4 мая 1881 года родился Александр Керенский, которого вся страна знала как председателя Временного правительства.
Последним человеком из Советской России, который видел его живым, был известный журналист и писатель Генрих Боровик. В 60-х годах ХХ в. он представлял в США Агентство печати «Новости» и «Литературную газету».
— У Керенского в доме 109 на 91-й стрит были спальня и кабинет. Естественно, не в собственности. Одна русская дама, вышедшая замуж за состоятельного американца, разрешила ему жить и работать там. Впервые мы встретились в ноябре 1966-го. Я увидел перед собой человека со знакомой некогда всей России стрижкой «ёжиком». Только «ёжик» с годами совершенно поседел. Всё-таки Александру Фёдоровичу было тогда 85 лет.
Ну и трудно было поверить, что говоришь с живым председателем Временного правительства. Это с одной стороны. С другой — этот образ сильно отличался от того карикатурного Керенского, который был преподнесён советским людям коммунистической пропагандой. Все мы, например, были уверены, что, когда случилась Октябрьская революция, он бежал из Зимнего дворца в женском платье. Видимо, эта неправда жгла ему сердце и через 50 лет. Поэтому первое, что он сказал мне, было:
— Господин Боровик, ну скажите там в Москве — есть же у вас умные люди! Ну не бежал я из Зимнего дворца в женском платье!
- Александр Фёдорович, но это же не большевики придумали, — ответил я. — Об этом впервые написал младший брат начальника юнкерской школы, которая должна была оборонять Зимний…
— Да они ж меня все ненавидели и ненавидят! — взорвался Керенский. — Они ж монархисты… Вы знаете, как они меня называли? «Александра Фёдоровна»! Они намекали на то, что я якобы спал на кровати императрицы Александры Фёдоровны. А я, клянусь Богом, там не спал!
Потом разговор дошёл и до действительно серьёзных вопросов. Например, о причинах победы большевиков, которые в 1917-м были второстепенной партией. Как позже напишет Бердяев, все их вожди тогда могли усесться на одном диване. Причина, по мнению Керенского, заключалась в том, что монархисты ненавидели Временное правительство больше, чем большевиков. Они не понимали их силу и недооценили проникновение марксистских идей в народ и армию. Керенский мне рассказывал, что когда в Зимнем юнкерам выдавали табельное оружие, они становились в очередь по несколько раз. Получали не один пистолет, а два или три. Лишнее оружие продавали большевикам. Идея была такая: свергнуть Керенского, олицетворявшего для монархистов образ ненавидимой ими демократии, руками большевиков. С победителями потом предполагалось расправиться в две недели. «Но две недели, — как с горькой иронией говорил Керенский, — растянулись на 50 лет».
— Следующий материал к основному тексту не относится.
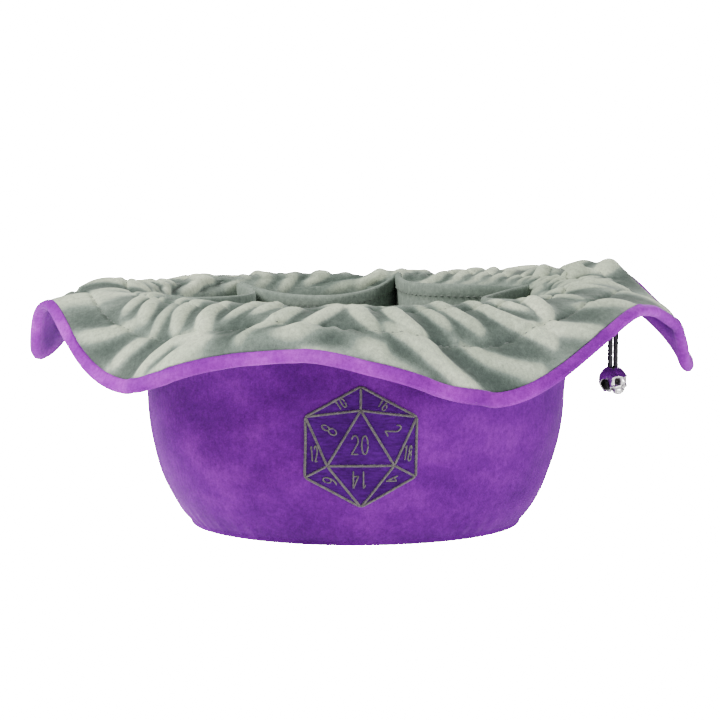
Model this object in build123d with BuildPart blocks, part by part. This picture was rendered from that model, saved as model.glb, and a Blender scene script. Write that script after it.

Позднее выяснилось, что на 70, но тогда, в 1966-м, об этом ещё никто не знал. Я пообещал Керенскому написать всё, как было, и слово своё сдержал. Правда, очерк из «Литературки» велел снять Главлит.
Что меня ещё удивило в бывшем председателе Временного правительства? Керенский был полностью в курсе того, что происходило тогда в СССР, он читал многие советские газеты и журналы. Меня, например, он знал заочно — по публикации в «Огоньке» очерка о встрече с Хемингуэем.
Несмотря на долгие годы эмиграции, говорил он по-русски совершенно правильно, без малейшего акцента, лучше, чем многие из нас говорят сейчас. И вообще, он производил впечатление умного и достаточно искреннего человека, горюющего по поводу того, как сложилась его биография. Например, вспоминая о том, что в годы революции он был прекрасным оратором (даже на фоне таких мастеров, как Троцкий и Ленин)
Керенский вдруг воскликнул:
— Ах, если бы тогда было телевидение, никто бы меня не смог победить!